(Some records)
— start —
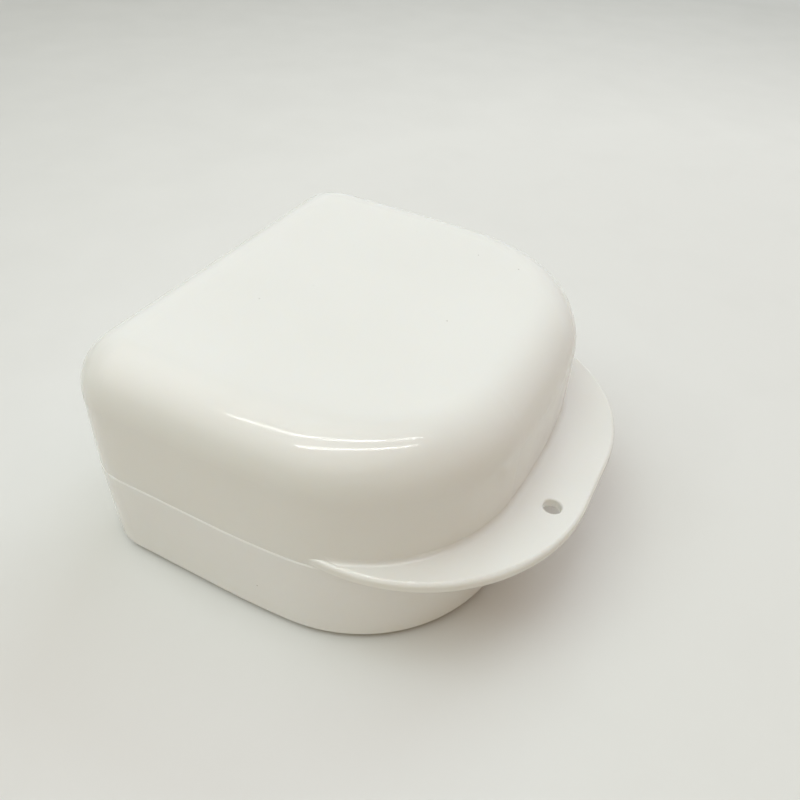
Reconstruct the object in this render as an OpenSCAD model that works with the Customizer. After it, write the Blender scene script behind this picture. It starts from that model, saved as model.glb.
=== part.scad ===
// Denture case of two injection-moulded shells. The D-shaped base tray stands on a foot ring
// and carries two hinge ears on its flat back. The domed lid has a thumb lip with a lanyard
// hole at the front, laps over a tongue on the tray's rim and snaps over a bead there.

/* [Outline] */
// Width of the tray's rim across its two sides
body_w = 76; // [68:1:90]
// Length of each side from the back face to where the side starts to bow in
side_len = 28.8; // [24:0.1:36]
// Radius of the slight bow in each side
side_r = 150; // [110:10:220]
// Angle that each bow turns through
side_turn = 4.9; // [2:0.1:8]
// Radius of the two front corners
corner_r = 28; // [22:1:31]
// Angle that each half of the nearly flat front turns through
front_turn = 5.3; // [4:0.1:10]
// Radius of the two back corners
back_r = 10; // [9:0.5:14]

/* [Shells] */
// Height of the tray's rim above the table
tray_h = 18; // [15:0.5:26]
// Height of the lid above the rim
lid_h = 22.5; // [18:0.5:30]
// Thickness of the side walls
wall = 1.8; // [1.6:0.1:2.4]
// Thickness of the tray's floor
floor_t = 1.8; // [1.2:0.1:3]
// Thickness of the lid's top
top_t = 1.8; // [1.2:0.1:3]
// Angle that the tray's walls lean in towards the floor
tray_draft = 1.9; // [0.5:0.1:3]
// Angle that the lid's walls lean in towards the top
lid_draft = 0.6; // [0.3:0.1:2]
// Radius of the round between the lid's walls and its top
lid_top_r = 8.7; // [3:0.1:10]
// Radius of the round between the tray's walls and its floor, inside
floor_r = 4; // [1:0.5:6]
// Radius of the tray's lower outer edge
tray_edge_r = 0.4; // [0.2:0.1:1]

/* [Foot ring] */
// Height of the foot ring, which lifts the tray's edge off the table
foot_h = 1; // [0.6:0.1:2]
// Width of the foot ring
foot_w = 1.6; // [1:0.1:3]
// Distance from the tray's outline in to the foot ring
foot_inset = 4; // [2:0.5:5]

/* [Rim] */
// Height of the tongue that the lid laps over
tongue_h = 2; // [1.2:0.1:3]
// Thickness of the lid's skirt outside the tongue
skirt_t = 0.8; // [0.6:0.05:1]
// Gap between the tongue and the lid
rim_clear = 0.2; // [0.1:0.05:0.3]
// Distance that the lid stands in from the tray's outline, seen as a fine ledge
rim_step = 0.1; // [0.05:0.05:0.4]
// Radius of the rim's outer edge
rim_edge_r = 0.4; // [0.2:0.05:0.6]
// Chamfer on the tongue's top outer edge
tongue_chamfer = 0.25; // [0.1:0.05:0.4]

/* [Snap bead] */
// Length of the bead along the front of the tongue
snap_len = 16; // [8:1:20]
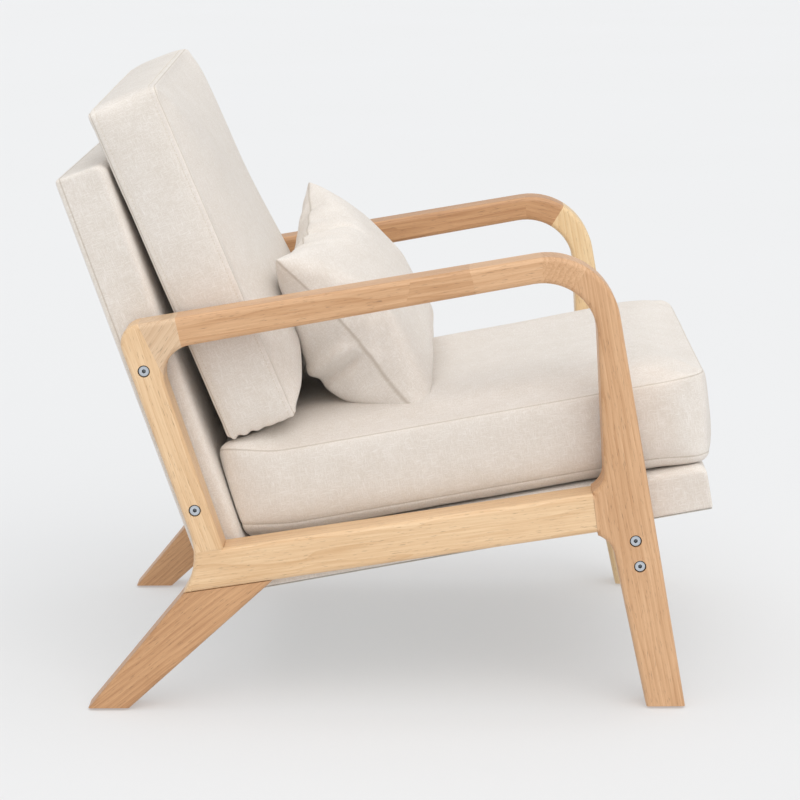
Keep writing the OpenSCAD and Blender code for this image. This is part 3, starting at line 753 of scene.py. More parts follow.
— end —
AIM OF THE EXERCISE ▸ Give the listing again, word for word.

SOLVED PROBLEM ▸
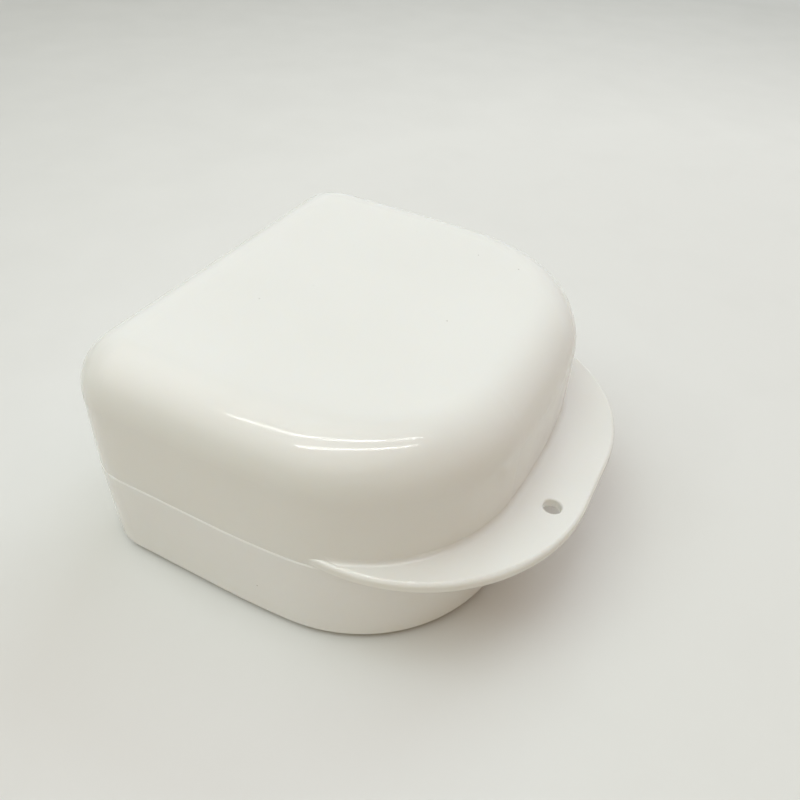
Reconstruct the object in this render as an OpenSCAD model that works with the Customizer. After it, write the Blender scene script behind this picture. It starts from that model, saved as model.glb.
=== part.scad ===
// Denture case of two injection-moulded shells. The D-shaped base tray stands on a foot ring
// and carries two hinge ears on its flat back. The domed lid has a thumb lip with a lanyard
// hole at the front, laps over a tongue on the tray's rim and snaps over a bead there.

/* [Outline] */
// Width of the tray's rim across its two sides
body_w = 76; // [68:1:90]
// Length of each side from the back face to where the side starts to bow in
side_len = 28.8; // [24:0.1:36]
// Radius of the slight bow in each side
side_r = 150; // [110:10:220]
// Angle that each bow turns through
side_turn = 4.9; // [2:0.1:8]
// Radius of the two front corners
corner_r = 28; // [22:1:31]
// Angle that each half of the nearly flat front turns through
front_turn = 5.3; // [4:0.1:10]
// Radius of the two back corners
back_r = 10; // [9:0.5:14]

/* [Shells] */
// Height of the tray's rim above the table
tray_h = 18; // [15:0.5:26]
// Height of the lid above the rim
lid_h = 22.5; // [18:0.5:30]
// Thickness of the side walls
wall = 1.8; // [1.6:0.1:2.4]
// Thickness of the tray's floor
floor_t = 1.8; // [1.2:0.1:3]
// Thickness of the lid's top
top_t = 1.8; // [1.2:0.1:3]
// Angle that the tray's walls lean in towards the floor
tray_draft = 1.9; // [0.5:0.1:3]
// Angle that the lid's walls lean in towards the top
lid_draft = 0.6; // [0.3:0.1:2]
// Radius of the round between the lid's walls and its top
lid_top_r = 8.7; // [3:0.1:10]
// Radius of the round between the tray's walls and its floor, inside
floor_r = 4; // [1:0.5:6]
// Radius of the tray's lower outer edge
tray_edge_r = 0.4; // [0.2:0.1:1]

/* [Foot ring] */
// Height of the foot ring, which lifts the tray's edge off the table
foot_h = 1; // [0.6:0.1:2]
// Width of the foot ring
foot_w = 1.6; // [1:0.1:3]
// Distance from the tray's outline in to the foot ring
foot_inset = 4; // [2:0.5:5]

/* [Rim] */
// Height of the tongue that the lid laps over
tongue_h = 2; // [1.2:0.1:3]
// Thickness of the lid's skirt outside the tongue
skirt_t = 0.8; // [0.6:0.05:1]
// Gap between the tongue and the lid
rim_clear = 0.2; // [0.1:0.05:0.3]
// Distance that the lid stands in from the tray's outline, seen as a fine ledge
rim_step = 0.1; // [0.05:0.05:0.4]
// Radius of the rim's outer edge
rim_edge_r = 0.4; // [0.2:0.05:0.6]
// Chamfer on the tongue's top outer edge
tongue_chamfer = 0.25; // [0.1:0.05:0.4]

/* [Snap bead] */
// Length of the bead along the front of the tongue
snap_len = 16; // [8:1:20]
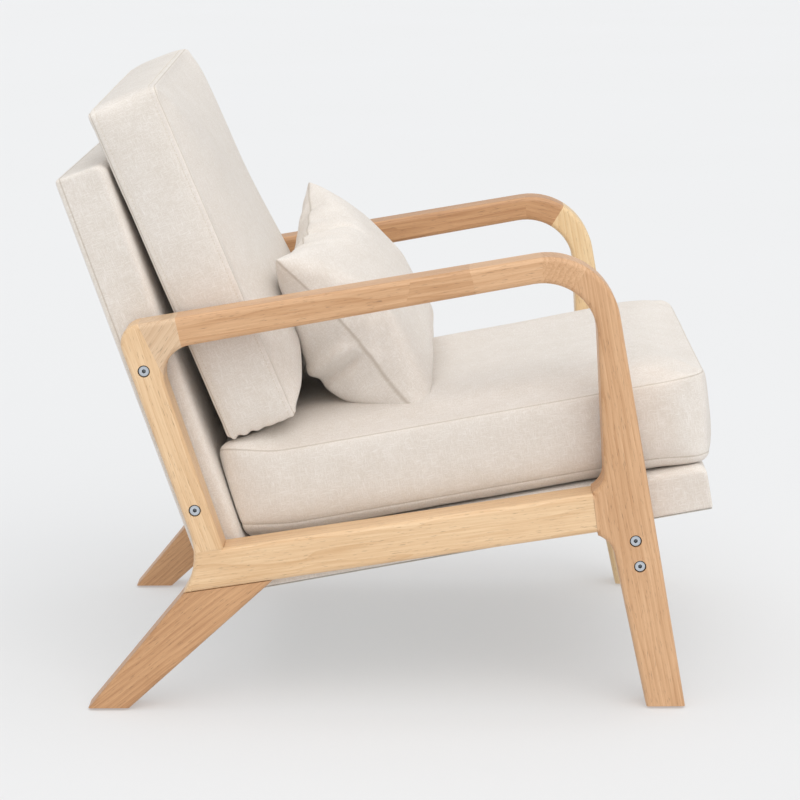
Keep writing the OpenSCAD and Blender code for this image. This is part 3, starting at line 753 of scene.py. More parts follow.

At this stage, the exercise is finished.